In the UK, it works especially well as a lunch item because it is easy to recognise and easy to eat by hand. One large bun can stand in for a light main. Two smaller buns feel more like a fuller lunch. If you are packing it for later, let it cool completely first; otherwise trapped steam softens the crust and you lose the texture that makes it interesting in the first place.
For bento-style packing, I would wrap it in parchment or place it in a separate section of the lunch box rather than pressing it against wet sides or saucy dishes. That small decision protects the crust and keeps the filling from making the bread soggy. It is one of those practical details that sounds minor until you taste the difference.
Once you start thinking of it as a meal component rather than just bakery output, the dish becomes easier to use well.
The small choices that decide whether it tastes bakery-good
- Use thick curry. The filling should be spoonable, not pourable.
- Keep the dough soft but not sticky. A lean dough can work, but a little richness improves the bite.
- Seal the seam with care. A neat seal is more important than a perfect shape.
- Watch the oil temperature. Too cool makes the crust greasy; too hot browns the outside before the centre is ready.
- Serve it soon after cooking. The crust is best when it is still crisp, usually within 20 to 30 minutes.

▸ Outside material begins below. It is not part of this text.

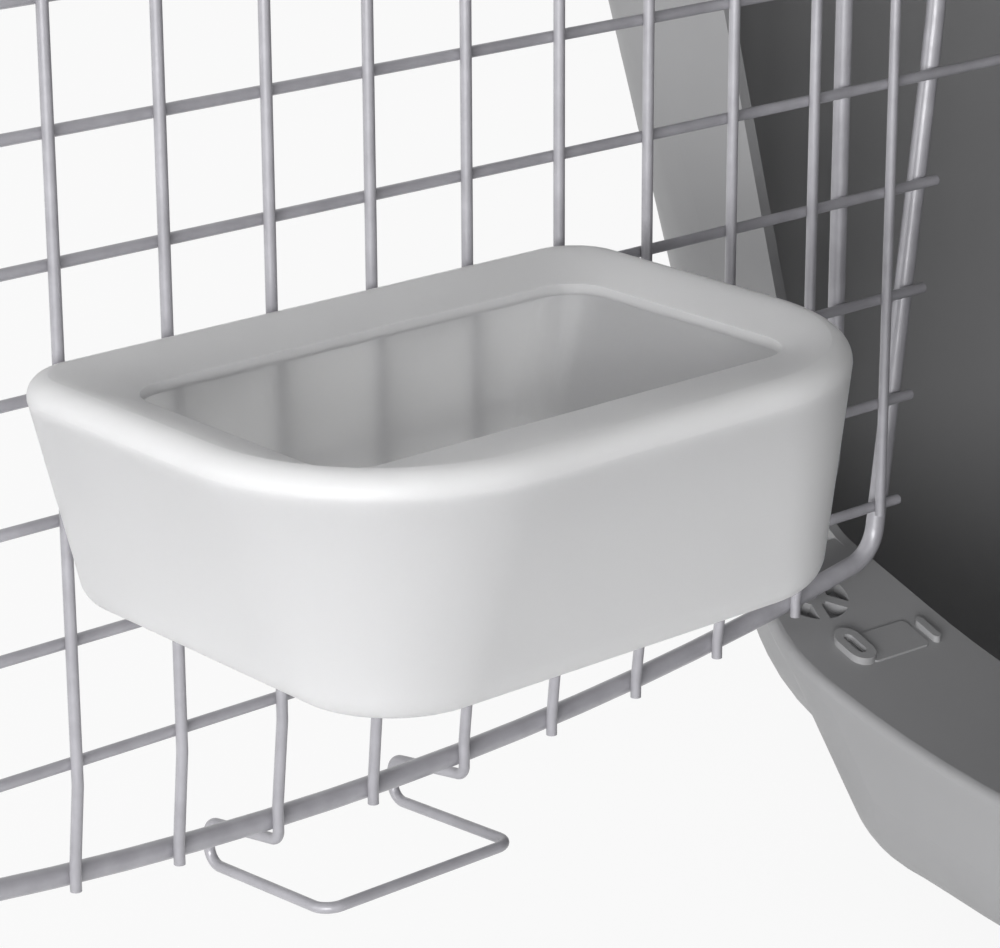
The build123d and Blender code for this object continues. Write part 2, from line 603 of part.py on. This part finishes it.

If I were making this for the first time, I would choose a straightforward chicken or beef curry filling rather than something heavily customised. That gives you a cleaner benchmark for judging the bread itself: the softness of the crumb, the quality of the seal, and the amount of crunch in the coating. Once those basics are right, it is easy to move on to cheese, vegetables, or a baked version later.
What makes this bun memorable is not complexity. It is the balance between richness, structure, and texture, and that balance is why the best versions disappear fast while the mediocre ones feel greasy after two bites.